## begin Record list

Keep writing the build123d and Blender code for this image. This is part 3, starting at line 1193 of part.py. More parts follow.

## end Record list
## begin Record list

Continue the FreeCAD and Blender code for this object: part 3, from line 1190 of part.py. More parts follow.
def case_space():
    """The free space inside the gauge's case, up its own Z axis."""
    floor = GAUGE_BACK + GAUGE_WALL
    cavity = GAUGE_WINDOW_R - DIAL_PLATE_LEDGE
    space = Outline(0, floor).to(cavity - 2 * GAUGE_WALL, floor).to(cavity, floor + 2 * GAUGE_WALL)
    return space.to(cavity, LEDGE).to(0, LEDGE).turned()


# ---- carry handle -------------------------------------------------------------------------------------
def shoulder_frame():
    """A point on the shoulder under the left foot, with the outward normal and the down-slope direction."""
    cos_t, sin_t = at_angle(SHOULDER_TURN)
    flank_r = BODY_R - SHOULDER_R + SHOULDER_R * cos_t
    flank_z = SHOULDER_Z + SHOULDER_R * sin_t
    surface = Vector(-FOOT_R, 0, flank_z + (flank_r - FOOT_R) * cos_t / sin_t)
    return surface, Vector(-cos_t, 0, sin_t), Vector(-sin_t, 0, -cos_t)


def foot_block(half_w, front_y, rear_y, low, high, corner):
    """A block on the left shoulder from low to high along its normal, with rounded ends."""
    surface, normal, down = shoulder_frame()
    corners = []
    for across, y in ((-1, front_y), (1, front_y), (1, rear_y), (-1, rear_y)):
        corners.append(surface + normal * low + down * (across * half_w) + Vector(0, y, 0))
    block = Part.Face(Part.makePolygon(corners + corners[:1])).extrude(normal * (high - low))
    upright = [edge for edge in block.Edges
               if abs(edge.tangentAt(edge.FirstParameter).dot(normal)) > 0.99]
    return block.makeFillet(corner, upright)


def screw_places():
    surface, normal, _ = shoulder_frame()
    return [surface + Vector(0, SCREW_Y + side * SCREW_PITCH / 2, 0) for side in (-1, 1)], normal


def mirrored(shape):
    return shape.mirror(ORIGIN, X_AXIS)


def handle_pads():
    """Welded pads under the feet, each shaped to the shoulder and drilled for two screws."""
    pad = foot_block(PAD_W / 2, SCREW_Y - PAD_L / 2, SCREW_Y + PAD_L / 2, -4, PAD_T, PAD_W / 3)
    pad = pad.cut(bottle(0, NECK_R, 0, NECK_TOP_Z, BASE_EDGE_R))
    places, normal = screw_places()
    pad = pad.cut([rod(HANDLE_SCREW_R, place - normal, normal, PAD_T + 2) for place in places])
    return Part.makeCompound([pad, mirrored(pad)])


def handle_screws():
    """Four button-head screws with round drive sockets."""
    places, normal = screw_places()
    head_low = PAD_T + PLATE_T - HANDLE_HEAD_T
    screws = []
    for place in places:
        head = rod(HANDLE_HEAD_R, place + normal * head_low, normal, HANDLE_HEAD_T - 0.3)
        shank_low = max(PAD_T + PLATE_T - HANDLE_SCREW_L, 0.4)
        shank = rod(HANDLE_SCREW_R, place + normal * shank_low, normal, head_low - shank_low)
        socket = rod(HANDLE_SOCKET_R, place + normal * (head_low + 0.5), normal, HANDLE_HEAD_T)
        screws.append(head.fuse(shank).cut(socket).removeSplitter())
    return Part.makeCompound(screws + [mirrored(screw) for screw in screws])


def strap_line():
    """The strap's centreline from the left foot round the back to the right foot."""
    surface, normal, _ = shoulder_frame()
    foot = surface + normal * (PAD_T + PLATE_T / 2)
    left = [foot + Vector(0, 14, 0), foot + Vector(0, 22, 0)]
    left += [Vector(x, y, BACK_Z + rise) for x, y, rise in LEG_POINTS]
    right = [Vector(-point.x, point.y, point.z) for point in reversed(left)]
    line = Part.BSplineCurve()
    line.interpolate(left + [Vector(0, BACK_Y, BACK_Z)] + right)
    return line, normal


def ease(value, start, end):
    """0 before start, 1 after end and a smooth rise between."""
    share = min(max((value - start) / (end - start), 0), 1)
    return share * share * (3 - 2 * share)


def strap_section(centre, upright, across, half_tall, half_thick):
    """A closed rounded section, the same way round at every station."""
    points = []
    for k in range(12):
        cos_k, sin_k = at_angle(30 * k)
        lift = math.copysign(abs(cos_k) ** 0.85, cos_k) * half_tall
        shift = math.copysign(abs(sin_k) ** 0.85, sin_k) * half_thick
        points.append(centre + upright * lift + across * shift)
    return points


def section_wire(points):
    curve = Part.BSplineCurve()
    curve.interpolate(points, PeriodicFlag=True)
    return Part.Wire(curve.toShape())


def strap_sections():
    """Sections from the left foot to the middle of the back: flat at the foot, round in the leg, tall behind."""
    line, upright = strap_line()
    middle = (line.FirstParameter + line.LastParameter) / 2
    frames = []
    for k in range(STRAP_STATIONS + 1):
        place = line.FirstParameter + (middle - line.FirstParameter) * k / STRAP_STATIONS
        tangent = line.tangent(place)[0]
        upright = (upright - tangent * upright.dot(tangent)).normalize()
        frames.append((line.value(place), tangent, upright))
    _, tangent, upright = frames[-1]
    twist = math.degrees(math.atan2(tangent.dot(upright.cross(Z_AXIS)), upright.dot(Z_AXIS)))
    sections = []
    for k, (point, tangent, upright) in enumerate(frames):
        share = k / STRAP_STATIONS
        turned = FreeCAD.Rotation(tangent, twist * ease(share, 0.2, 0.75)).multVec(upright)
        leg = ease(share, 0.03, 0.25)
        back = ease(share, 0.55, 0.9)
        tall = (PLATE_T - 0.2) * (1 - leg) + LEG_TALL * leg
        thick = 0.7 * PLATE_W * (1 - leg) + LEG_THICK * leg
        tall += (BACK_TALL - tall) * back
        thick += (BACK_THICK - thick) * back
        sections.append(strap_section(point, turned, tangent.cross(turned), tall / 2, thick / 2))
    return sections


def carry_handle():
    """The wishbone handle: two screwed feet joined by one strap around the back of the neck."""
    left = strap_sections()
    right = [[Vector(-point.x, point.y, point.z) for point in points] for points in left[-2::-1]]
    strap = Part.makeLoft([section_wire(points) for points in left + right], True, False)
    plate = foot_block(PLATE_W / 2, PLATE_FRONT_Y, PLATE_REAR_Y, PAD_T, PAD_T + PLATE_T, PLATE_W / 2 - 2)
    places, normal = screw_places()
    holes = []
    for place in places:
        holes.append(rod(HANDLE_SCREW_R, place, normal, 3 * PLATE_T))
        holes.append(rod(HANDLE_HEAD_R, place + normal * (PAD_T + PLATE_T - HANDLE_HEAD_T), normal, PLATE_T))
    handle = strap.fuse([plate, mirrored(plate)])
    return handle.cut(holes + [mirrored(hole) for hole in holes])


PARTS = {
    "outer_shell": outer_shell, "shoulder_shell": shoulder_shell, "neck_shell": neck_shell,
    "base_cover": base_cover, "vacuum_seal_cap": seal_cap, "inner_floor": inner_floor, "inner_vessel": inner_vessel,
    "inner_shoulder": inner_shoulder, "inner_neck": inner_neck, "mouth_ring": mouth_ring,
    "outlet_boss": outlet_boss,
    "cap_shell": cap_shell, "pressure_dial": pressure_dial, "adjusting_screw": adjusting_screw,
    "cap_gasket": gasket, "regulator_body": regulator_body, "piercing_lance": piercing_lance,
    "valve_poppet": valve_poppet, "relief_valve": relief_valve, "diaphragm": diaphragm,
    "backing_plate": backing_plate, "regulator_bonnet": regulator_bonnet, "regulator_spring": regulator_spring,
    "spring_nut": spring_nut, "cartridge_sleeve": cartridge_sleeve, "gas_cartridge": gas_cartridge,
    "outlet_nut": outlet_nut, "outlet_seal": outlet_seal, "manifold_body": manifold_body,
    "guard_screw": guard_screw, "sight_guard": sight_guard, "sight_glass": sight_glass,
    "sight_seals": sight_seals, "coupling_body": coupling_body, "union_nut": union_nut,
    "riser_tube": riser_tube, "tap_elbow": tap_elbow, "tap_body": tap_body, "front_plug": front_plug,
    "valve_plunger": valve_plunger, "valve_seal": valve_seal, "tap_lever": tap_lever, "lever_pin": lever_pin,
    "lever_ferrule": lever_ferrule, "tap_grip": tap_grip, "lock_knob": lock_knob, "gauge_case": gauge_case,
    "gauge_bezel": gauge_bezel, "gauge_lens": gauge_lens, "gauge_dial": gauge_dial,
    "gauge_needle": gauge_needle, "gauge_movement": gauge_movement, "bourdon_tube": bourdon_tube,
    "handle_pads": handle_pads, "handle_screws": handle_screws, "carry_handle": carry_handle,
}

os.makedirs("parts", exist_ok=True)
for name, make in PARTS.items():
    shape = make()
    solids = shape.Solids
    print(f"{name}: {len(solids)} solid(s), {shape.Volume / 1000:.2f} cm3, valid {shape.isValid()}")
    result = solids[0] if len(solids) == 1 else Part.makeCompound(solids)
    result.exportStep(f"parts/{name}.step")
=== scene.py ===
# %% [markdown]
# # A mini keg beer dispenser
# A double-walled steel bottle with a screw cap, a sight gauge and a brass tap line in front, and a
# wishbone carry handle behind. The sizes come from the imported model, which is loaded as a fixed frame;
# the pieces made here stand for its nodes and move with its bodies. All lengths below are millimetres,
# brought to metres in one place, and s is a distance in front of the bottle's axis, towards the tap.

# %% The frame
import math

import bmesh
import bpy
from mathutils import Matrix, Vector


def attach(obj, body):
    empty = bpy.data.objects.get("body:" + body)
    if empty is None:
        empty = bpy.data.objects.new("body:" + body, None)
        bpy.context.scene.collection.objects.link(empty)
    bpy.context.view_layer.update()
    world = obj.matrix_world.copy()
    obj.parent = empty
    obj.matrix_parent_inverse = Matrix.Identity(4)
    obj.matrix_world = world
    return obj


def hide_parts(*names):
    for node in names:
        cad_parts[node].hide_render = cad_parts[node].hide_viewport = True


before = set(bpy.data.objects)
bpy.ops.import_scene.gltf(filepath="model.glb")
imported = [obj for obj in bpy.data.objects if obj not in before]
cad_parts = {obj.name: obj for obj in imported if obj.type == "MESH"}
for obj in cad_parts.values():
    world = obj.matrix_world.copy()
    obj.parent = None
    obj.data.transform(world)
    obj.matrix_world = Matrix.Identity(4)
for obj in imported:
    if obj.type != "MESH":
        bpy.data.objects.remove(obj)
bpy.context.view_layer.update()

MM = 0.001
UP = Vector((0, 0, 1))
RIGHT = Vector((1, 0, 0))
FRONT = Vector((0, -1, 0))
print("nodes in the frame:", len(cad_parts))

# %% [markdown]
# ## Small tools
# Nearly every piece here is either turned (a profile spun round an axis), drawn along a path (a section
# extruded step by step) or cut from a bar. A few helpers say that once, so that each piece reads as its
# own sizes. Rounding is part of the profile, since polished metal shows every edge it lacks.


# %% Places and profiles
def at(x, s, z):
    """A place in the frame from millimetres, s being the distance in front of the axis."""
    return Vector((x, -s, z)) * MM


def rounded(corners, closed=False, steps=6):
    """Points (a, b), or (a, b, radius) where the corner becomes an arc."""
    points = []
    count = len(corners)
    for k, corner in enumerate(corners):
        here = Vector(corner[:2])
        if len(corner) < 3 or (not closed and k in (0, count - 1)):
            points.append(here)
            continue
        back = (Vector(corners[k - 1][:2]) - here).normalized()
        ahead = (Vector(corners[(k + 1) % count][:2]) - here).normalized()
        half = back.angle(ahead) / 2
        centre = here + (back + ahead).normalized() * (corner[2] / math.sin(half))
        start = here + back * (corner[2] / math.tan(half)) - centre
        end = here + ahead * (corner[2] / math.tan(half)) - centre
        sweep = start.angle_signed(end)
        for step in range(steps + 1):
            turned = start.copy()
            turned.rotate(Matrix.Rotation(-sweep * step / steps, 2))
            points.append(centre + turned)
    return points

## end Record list

__What you need to do__. Nothing but the lines from the one with "solids = shape.Solids" through the one with "obj.matrix_world = Matrix.Identity(4)" should be repeated, and each exactly.

__Response to this exercise__.
    solids = shape.Solids
    print(f"{name}: {len(solids)} solid(s), {shape.Volume / 1000:.2f} cm3, valid {shape.isValid()}")
    result = solids[0] if len(solids) == 1 else Part.makeCompound(solids)
    result.exportStep(f"parts/{name}.step")
=== scene.py ===
# %% [markdown]
# # A mini keg beer dispenser
# A double-walled steel bottle with a screw cap, a sight gauge and a brass tap line in front, and a
# wishbone carry handle behind. The sizes come from the imported model, which is loaded as a fixed frame;
# the pieces made here stand for its nodes and move with its bodies. All lengths below are millimetres,
# brought to metres in one place, and s is a distance in front of the bottle's axis, towards the tap.

# %% The frame
import math

import bmesh
import bpy
from mathutils import Matrix, Vector


def attach(obj, body):
    empty = bpy.data.objects.get("body:" + body)
    if empty is None:
        empty = bpy.data.objects.new("body:" + body, None)
        bpy.context.scene.collection.objects.link(empty)
    bpy.context.view_layer.update()
    world = obj.matrix_world.copy()
    obj.parent = empty
    obj.matrix_parent_inverse = Matrix.Identity(4)
    obj.matrix_world = world
    return obj


def hide_parts(*names):
    for node in names:
        cad_parts[node].hide_render = cad_parts[node].hide_viewport = True


before = set(bpy.data.objects)
bpy.ops.import_scene.gltf(filepath="model.glb")
imported = [obj for obj in bpy.data.objects if obj not in before]
cad_parts = {obj.name: obj for obj in imported if obj.type == "MESH"}
for obj in cad_parts.values():
    world = obj.matrix_world.copy()
    obj.parent = None
    obj.data.transform(world)
    obj.matrix_world = Matrix.Identity(4)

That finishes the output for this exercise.